# ***HELP***MK5 jetta sunroof PROBLEMS!!!!!!!



## mk405 (Dec 30, 2007)

ok so my lady has an 07 jetta 2.5 and is having some serious problems with the *sunroof*. it has a mind of its own:screwy: sometimes while driving the* sunroof *will just open by itself with the knob in the *off* postion and u would have to play with it in order for it to close. now the knob is *turned slightly open* and the *sunroof* is closed completely but it will still open on its own from time to time. at this point i pulled the fuse to end the problem but i would really like suggestions on how to fix the problem so that the sunroof works properly *without having to take it somewhere and get raped*:facepalm: *SOMEONE PLEASE HELP ME OUT*


----------



## Jettn1 (Jun 9, 2010)

mk405 said:


> ok so my lady has an 07 jetta 2.5 and is having some serious problems with the *sunroof*. it has a mind of its own:screwy: sometimes while driving the* sunroof *will just open by itself with the knob in the *off* postion and u would have to play with it in order for it to close. now the knob is *turned slightly open* and the *sunroof* is closed completely but it will still open on its own from time to time. at this point i pulled the fuse to end the problem but i would really like suggestions on how to fix the problem so that the sunroof works properly *without having to take it somewhere and get raped*:facepalm: *SOMEONE PLEASE HELP ME OUT*


 
I had an 06 Jetta 2.5 and the sunroof would open to the up position, but never had problems with getting to close back or open up when I wanted it to.

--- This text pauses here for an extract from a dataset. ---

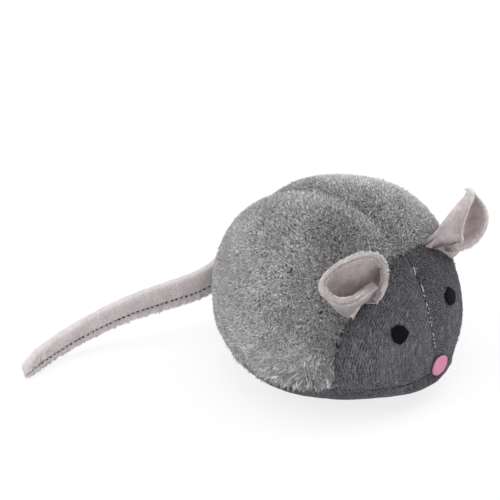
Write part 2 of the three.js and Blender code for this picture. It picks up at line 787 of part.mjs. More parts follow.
function screwShape() {
  const head = turned([
    [0, 0], [screwHeadRadius, 0], [screwHeadRadius, screwHeadHeight], [screwShankRadius, screwHeadHeight],
    [screwShankRadius, screwLength - screwShankRadius], [0, screwLength],
  ], smallSteps);
  const [arm, half] = [screwHeadRadius * 0.7, screwSlotWidth / 2];
  const slots = [
    block([-arm, -half, -overrun], [arm, half, screwSlotDepth]),
    block([-half, -arm, -overrun], [half, arm, screwSlotDepth]),
  ];
  return geometryOf(cutBy(solidOf(head), joined(...slots.map(solidOf))));
}

function cellShape() {
  const skirt = cellThickness - cellCapHeight;
  return turned([
    [0, 0], [cellCapRadius, 0], [cellCapRadius, cellCapHeight], [cellRadius, cellCapHeight],
    [cellRadius, skirt + cellCapHeight], [0, cellThickness],
  ], 24);
}

function contactNegativeShape() {
  const bottom = capsuleWall + seatGap;
  const top = bottom + contactThickness;
  const riser = cellRadius + 1.5 * seatGap;
  const [left, right] = [cellPlace - contactWidth / 2, cellPlace + contactWidth / 2];
  return geometryOf(joined(
    solidOf(rod(contactRadius, bottom, top, cellPlace, 0, 20)),
    solidOf(block([left, 0, bottom], [right, riser + contactThickness, top])),
    solidOf(block([left, riser, bottom], [right, riser + contactThickness, boardBottom - seatGap])),
  ));
}

function contactPositiveShape() {
  const [bottom, top] = [contactTop, contactTop + contactThickness];
  return geometryOf(joined(
    solidOf(rod(contactRadius, bottom, top, cellPlace, 0, 20)),
    solidOf(block([0, -contactWidth / 2, bottom], [cellPlace, contactWidth / 2, top])),
  ));
}

function boardShape() {
  const disc = solidOf(rod(capsuleBore - boardMargin, boardBottom, boardTop, 0, 0, roundSteps));
  const notches = postPlaces.map(([x, y]) =>
    solidOf(rod(postRadius + seatGap, boardBottom - overrun, boardTop + overrun, x, y)));
  return geometryOf(cutBy(disc, ...notches));
}

function chipShape() {
  const profile = [[0, 0], [chipRadius, 0]];
  for (let i = 1; i <= 4; i += 1) {
    const angle = Math.PI / 2 * i / 4;
    profile.push([i === 4 ? 0 : chipRadius * Math.cos(angle), chipHeight * Math.sin(angle)]);
  }
  return turned(profile, 20);
}

function switchShape() {
  const bottom = boardTop + seatGap;
  const half = switchWidth / 2;
  return geometryOf(joined(
    solidOf(block([-half, -half, bottom], [half, half, bottom + switchHeight])),
    solidOf(rod(plungerRadius, bottom, plungerTop)),
  ));
}

function buttonShape() {
  const flange = buttonRadius + buttonFlange;
  return turned([
    [0, stemBottom], [stemRadius, stemBottom], [stemRadius, flangeBottom], [flange, flangeBottom],
    [flange, flangeTop], [buttonRadius, flangeTop], [buttonRadius, buttonTop - buttonRise / 2],
    [buttonRadius * 0.82, buttonTop - buttonRise / 6], [buttonRadius * 0.45, buttonTop], [0, buttonTop],
  ], 28);
}

function springShape() {
  const [low, high] = [boardTop + seatGap + springWire / 2, flangeBottom - seatGap - springWire / 2];
  const [stepsRound, sides] = [12, 6];
  const steps = springTurns * stepsRound;
  const rings = [];
  for (let i = 0; i <= steps; i += 1) {
    const turn = 2 * Math.PI * i / stepsRound;
    const height = THREE.MathUtils.lerp(low, high, i / steps);
    rings.push(Array.from({ length: sides }, (_, k) => {
      const round = 2 * Math.PI * k / sides;
      const out = springRadius + springWire / 2 * Math.cos(round);
      const up = height + springWire / 2 * Math.sin(round);
      return new THREE.Vector3(out * Math.cos(turn), out * Math.sin(turn), up);
    }));
  }
  const pitch = (high - low) / springTurns;
  console.log(`least gap between the spring's turns: ${(pitch - springWire).toFixed(2)} mm`);
  return ringLoft(rings);
}

function speakerFrameShape() {
  const [inner, mouth] = [speakerDepth - speakerWall, speakerRadius - 1.4 * speakerWall];
  return turned([
    [0, inner], [speakerThroat - speakerWall, inner], [mouth, speakerRim - speakerWall / 2], [mouth, 0],
    [speakerRadius, 0], [speakerRadius, speakerRim], [speakerThroat, speakerDepth], [0, speakerDepth],
  ], 32);
}

function diaphragmShape() {
  const [fold, dome] = [diaphragmRadius * 0.8, diaphragmRadius * 0.4];
  const low = speakerRim / 4;
  const lower = [
    [0, low + diaphragmRise * 0.7], [dome, low + diaphragmRise * 0.3], [fold, low], [diaphragmRadius, low],
  ];
  const upper = lower.map(([radius, height]) => [radius, height + diaphragmThickness]).reverse();
  return turned([...lower, ...upper], 28);
}

function leadShape(side) {
  const top = new THREE.Vector3(speakerPlace - leadReach, side * leadSide, boardBottom - seatGap);
  const drop = (speakerRadius - leadReach) / (speakerRadius - speakerThroat);
  const roof = capsuleWall + seatGap + THREE.MathUtils.lerp(speakerRim, speakerDepth, drop);
  const bottom = new THREE.Vector3(top.x, top.y, roof + seatGap);
  const middle = top.clone().lerp(bottom, 0.5);
  middle.x -= leadBow;
  const route = new THREE.CatmullRomCurve3([bottom, middle, top]);
  const rings = [];
  for (let i = 0; i <= 10; i += 1) {
    const p = route.getPointAt(i / 10);
    rings.push(Array.from({ length: 8 }, (_, k) => {
      const round = 2 * Math.PI * k / 8;
      return p.clone().add(new THREE.Vector3(leadRadius * Math.cos(round), leadRadius * Math.sin(round), 0));
    }));
  }
  return ringLoft(rings);
}

// Assembly

function addPiece(group, name, geometry, material, place = [0, 0, 0]) {
  const clean = welded(geometry);
  clean.computeVertexNormals();
  const mesh = new THREE.Mesh(clean, material);
  mesh.name = name;
  mesh.position.set(...place);
  group.add(mesh);
  return mesh;
}

function addSkin(mouse) {
  const seats = [earSeat(), earSeat().mirror([0, 1, 0]), solidOf(tailSeat())];
  const plush = sidePanel(-1, panelSteps, plushThickness);
  const face = sidePanel(1, faceSteps, knitThickness);
  const trimmed = (panel) => geometryOf(cutBy(solidOf(panel), ...seats));
  addPiece(mouse, 'plush_left', trimmed(plush), finishes.plush);
  addPiece(mouse, 'plush_right', trimmed(mirrored(plush)), finishes.plush);
  addPiece(mouse, 'face_left', trimmed(face), finishes.knit);
  addPiece(mouse, 'face_right', trimmed(mirrored(face)), finishes.knit);
  addPiece(mouse, 'base_panel', geometryOf(basePanel()), finishes.baseCloth);
  addPiece(mouse, 'stuffing', geometryOf(cutBy(stuffingShape(), ...seats)), finishes.fibre);
}

function addTrim(mouse) {
  const forward = new THREE.Vector3(1, 0, 0);
  const eye = surfaceFrom(new THREE.Vector3(neckPlace, eyeSide, eyeHeight), forward);
  const eyeShape = feltPatch(eye, eyeHalfWidth, eyeHalfHeight, 10);
  addPiece(mouse, 'eye_left', eyeShape, finishes.eyeFelt);
  addPiece(mouse, 'eye_right', mirrored(eyeShape), finishes.eyeFelt);
  const tip = surfaceFrom(new THREE.Vector3(neckPlace, 0, noseHeight), forward);
  addPiece(mouse, 'nose', feltPatch(tip, noseHalfWidth, noseHalfHeight, 14), finishes.noseFelt);
}

function addLimbs(mouse) {
  const ear = earShape();
  addPiece(mouse, 'ear_left', ear, finishes.fleece);
  addPiece(mouse, 'ear_right', mirrored(ear), finishes.fleece);
  addPiece(mouse, 'tail', tailShape(), finishes.velour);
}

function addCapsule(mouse) {
  const capsule = new THREE.Group();
  capsule.position.z = capsulePlace;
  mouse.add(capsule);
  addPiece(capsule, 'capsule_base', geometryOf(capsuleBaseShape()), finishes.shell);
  addPiece(capsule, 'capsule_cover', geometryOf(capsuleCoverShape()), finishes.shell);
  postPlaces.forEach(([x, y], i) => {
    addPiece(capsule, `screw_${i + 1}`, screwShape(), finishes.steel, [x, y, 0]);
  });
  for (let i = 0; i < cellCount; i += 1) {
    addPiece(capsule, `cell_${i + 1}`, cellShape(), finishes.cell, [cellPlace, 0, cellFloor + i * cellPitch]);
  }
  addPiece(capsule, 'contact_negative', contactNegativeShape(), finishes.plated);
  addPiece(capsule, 'contact_positive', contactPositiveShape(), finishes.plated);
  addPiece(capsule, 'circuit_board', boardShape(), finishes.board);
  addPiece(capsule, 'sound_chip', chipShape(), finishes.chip, [chipPlace, 0, boardTop + seatGap]);
  addPiece(capsule, 'tact_switch', switchShape(), finishes.switchBody);
  addPiece(capsule, 'press_button', buttonShape(), finishes.button);
  addPiece(capsule, 'button_spring', springShape(), finishes.steel);
  const speaker = new THREE.Group();
  speaker.position.set(speakerPlace, 0, capsuleWall + seatGap);
  capsule.add(speaker);
  addPiece(speaker, 'speaker_frame', speakerFrameShape(), finishes.basket);
  addPiece(speaker, 'speaker_diaphragm', diaphragmShape(), finishes.film);
  addPiece(speaker, 'speaker_magnet', rod(magnetRadius, 0, magnetHeight, 0, 0, 24), finishes.magnet,
    [0, 0, speakerDepth + seatGap]);
  addPiece(capsule, 'lead_red', leadShape(1), finishes.redWire);
  addPiece(capsule, 'lead_black', leadShape(-1), finishes.blackWire);
}

const mouse = new THREE.Group();
addSkin(mouse);
addTrim(mouse);
addLimbs(mouse);
addCapsule(mouse);

export default mouse;
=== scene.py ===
import math

import bmesh
import bpy
import numpy as np
from mathutils import Euler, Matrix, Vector, kdtree


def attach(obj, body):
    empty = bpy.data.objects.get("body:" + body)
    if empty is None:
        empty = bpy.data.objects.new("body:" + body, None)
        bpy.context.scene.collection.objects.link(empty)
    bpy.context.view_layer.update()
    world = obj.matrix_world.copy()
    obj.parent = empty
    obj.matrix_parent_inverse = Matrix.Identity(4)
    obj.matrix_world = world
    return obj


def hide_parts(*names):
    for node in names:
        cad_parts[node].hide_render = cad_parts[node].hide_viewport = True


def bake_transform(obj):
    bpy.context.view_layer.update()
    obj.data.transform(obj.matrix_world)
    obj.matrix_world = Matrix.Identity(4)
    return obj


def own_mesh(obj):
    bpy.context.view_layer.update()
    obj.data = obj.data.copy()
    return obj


# Squeaky toy mouse: plush back, brushed knit face, fleece ears, velour tail, felt eyes and nose, dressed over
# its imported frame. The places below are in millimetres, in the frame's axes, and MM turns them to metres.

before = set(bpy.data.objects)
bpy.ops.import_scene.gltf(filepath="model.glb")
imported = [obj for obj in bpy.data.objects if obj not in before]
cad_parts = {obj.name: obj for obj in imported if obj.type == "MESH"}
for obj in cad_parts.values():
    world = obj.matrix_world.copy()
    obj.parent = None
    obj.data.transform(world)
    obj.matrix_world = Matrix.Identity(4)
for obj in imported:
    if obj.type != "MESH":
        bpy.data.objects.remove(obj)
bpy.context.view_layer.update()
MM = 0.001


# The camera stands where the photograph was taken from, above the toy and ahead of its right side. It looks a little
# past the toy, in degrees, so that the toy stands where it does in the picture.
CAMERA_AZIMUTH, CAMERA_ELEVATION, CAMERA_DISTANCE = 39, 30, 600
CAMERA_TARGET = Vector((0, 0, 38))
LOOK_ASIDE, LOOK_ABOVE = 3.33, 0.856
SENSOR_WIDTH, FOCAL_LENGTH = 36, 113.7


def placed(name, data):
    """A new object in the scene."""
    thing = bpy.data.objects.new(name, data)
    bpy.context.scene.collection.objects.link(thing)
    return thing


def make_camera():
    elevation = math.radians(CAMERA_ELEVATION)
    back = Vector((0, -math.cos(elevation), math.sin(elevation)))
    back.rotate(Euler((0, 0, math.radians(CAMERA_AZIMUTH))))
    camera = placed("camera", bpy.data.cameras.new("camera"))
    camera.location = (CAMERA_TARGET + back * CAMERA_DISTANCE) * MM
    look = Euler((math.radians(LOOK_ABOVE), math.radians(LOOK_ASIDE), 0))
    camera.rotation_euler = ((-back).to_track_quat("-Z", "Y") @ look.to_quaternion()).to_euler()
    camera.data.sensor_width = SENSOR_WIDTH
    camera.data.lens = FOCAL_LENGTH
    camera.data.clip_start = 0.01
    bpy.context.scene.camera = camera


make_camera()

# The stuffed body's form, as in the frame

REAR_REACH, NOSE_REACH, SIDE_REACH, BODY_HEIGHT = 50.6, 46.6, 48.3, 71.9
REAR_WAIST, NOSE_WAIST = 29.5, 10.6
REAR_CROWN, NOSE_CROWN = 2.29, 1.87
REAR_BELLY, NOSE_BELLY = 2.97, 2.02
NOSE_TAPER, NOSE_TAPER_POWER, WAIST_DROP_POWER = 0.09, 1.3, 5.1
FOOT_CUT = 0.5
NECK, BASE_SEAM, SEAM_GAP = 29.0, 13.0, 0.5
SEAM_DIP, SEAM_DIP_WIDTH = 1.0, 4.2
FAN_DEPTH, HEART_SHARE, ROW_POWER = 20.0, 0.4, 1.3
BODY_HEART = np.array([0, 0, 30.0])
UP, DOWN, LEFT, FORWARD = np.array([(0, 0, 1), (0, 0, -1), (0, 1, 0), (1, 0, 0)], float)


def mix(low, high, share):
    return low + (high - low) * share


def smooth_step(value, low, high):
    share = np.clip((value - low) / (high - low), 0, 1)
    return share * share * (3 - 2 * share)


def unit(vectors):
    return vectors / np.maximum(np.linalg.norm(vectors, axis=-1, keepdims=True), 1e-12)


def finished_mesh(bm, name):
    mesh = bpy.data.meshes.new(name)
    bm.to_mesh(mesh)
    bm.free()
    mesh.shade_smooth()
    return mesh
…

It would do it about once a month. Now....my 07 Passat has started doing the very same, a couple of months ago. Dealership can't diagnose anything since it doesn't do it for them upon inspection. :banghead: GL hope you get the issue resolved. I have searched the forums trying to see if anyone else had this same issue and no luck.


----------



## mk405 (Dec 30, 2007)

Jettn1 said:


> I had an 06 Jetta 2.5 and the sunroof would open to the up position, but never had problems with getting to close back or open up when I wanted it to. It would do it about once a month. Now....my 07 Passat has started doing the very same, a couple of months ago. Dealership can't diagnose anything since it doesn't do it for them upon inspection. :banghead: GL hope you get the issue resolved. I have searched the forums trying to see if anyone else had this same issue and no luck.


 this thing is crazy:screwy: i love my mk3 lol.


----------



## Jettn1 (Jun 9, 2010)

mk405 said:


> this thing is crazy:screwy: i love my mk3 lol.


 I have found a post about possible fix to the problem! People are saying to pop the switch out and use a pencil top eraser to get all the fuzz and gunk out. Not sure if that will fix your problem, but it's worth a try. They say once the switch for the sunroof gets dirty it causes it to open and etc on it's own. :thumbup:


----------